What's most challenging?
Fighting counterfeits. We use a variety of different experts in our global
anticounterfeiting program including investigators, Customs agents, local enforcement groups and attorneys. This has proven to be very effective. Customs all over the world has been very helpful to us, particularly in the EU and China.
I do feel that we have undertaken a lot of good measures. That is evidenced by the fact that counterfeiting of our brands/products has diminished. The counterfeiters are going to other brands.
HISTORY OF THE PLAYBOY BRAND
Playboy Enterprises, whose corporate headquarters are in Chicago, Illinois, started with Playboy magazine, which was launched in December 1953. It was founded by Hugh Hefner, who is still editor-in-chief.
No date appeared on the first issue. According to the Playboy website, Hefner just had a few dollars in the bank and did not expect a second issue to be printed. His name does not appear in the first issue, either. But it sold 54,175 issues – an extraordinary achievement for a new magazine that did not have much advance publicity. One of the big draws in the first issue was a nude photo of a young Marilyn Monroe that Hefner bought from a local calendar printer. Other features in the issue were a Sherlock Holmes story by Sir Arthur Conan Doyle, an article on the pop singing duo the Dorsey Brothers and an article on desk design for the modern office. Hefner wrote most of the copy himself and drew all of the cartoons.

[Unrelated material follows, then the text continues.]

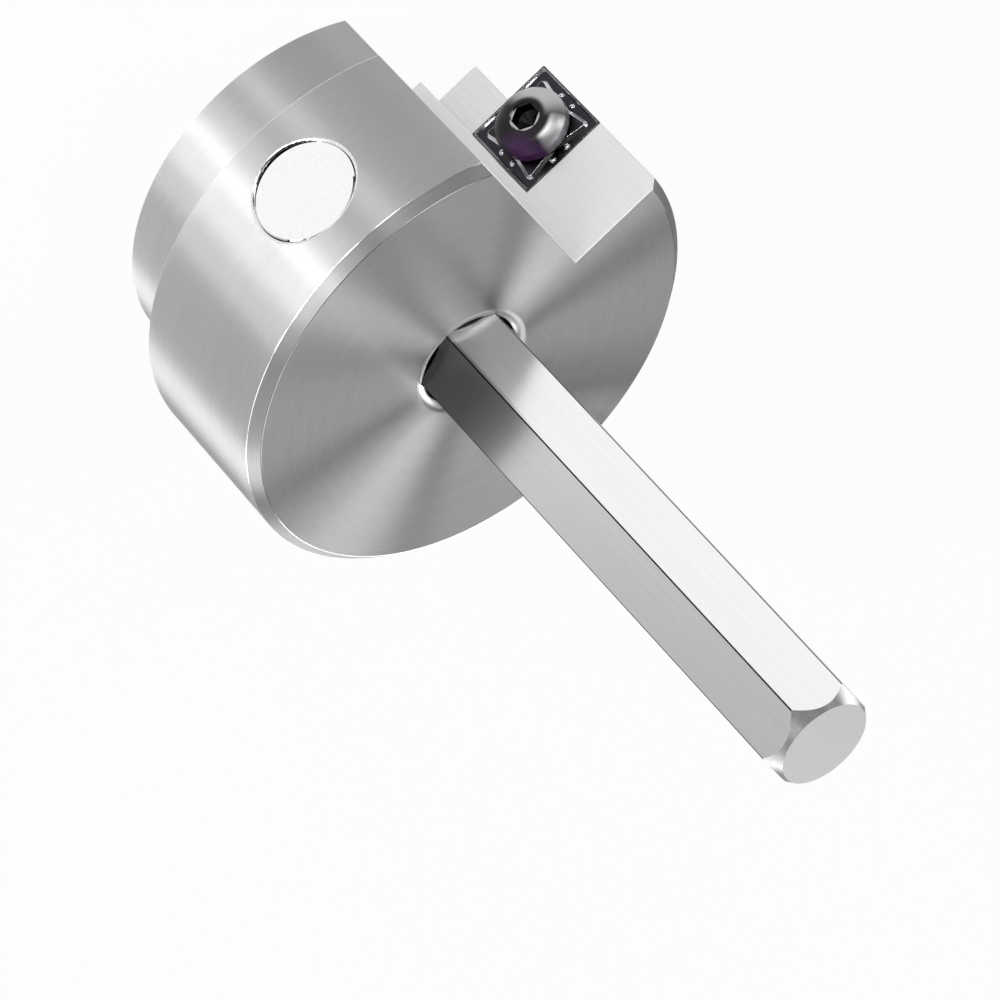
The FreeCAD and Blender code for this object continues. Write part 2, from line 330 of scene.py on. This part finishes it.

Today Playboy sells more than 3 million copies monthly just in the United States and 4.5 million worldwide.
But the group consists of much more than just Playboy magazine. Playboy Enterprises operates television networks, distributing globally programs including Playboy TV, Playboy Home Entertainment and Playboy Radio. It also operates Playboy Online and Wireless. Playboy's licensing group capitalizes on its powerful bunny logo. The company touts an extensive lineup of fashion and consumer goods, which includes underwear, legwear, footwear and home furnishings, as well as lifestyle and entertainment products.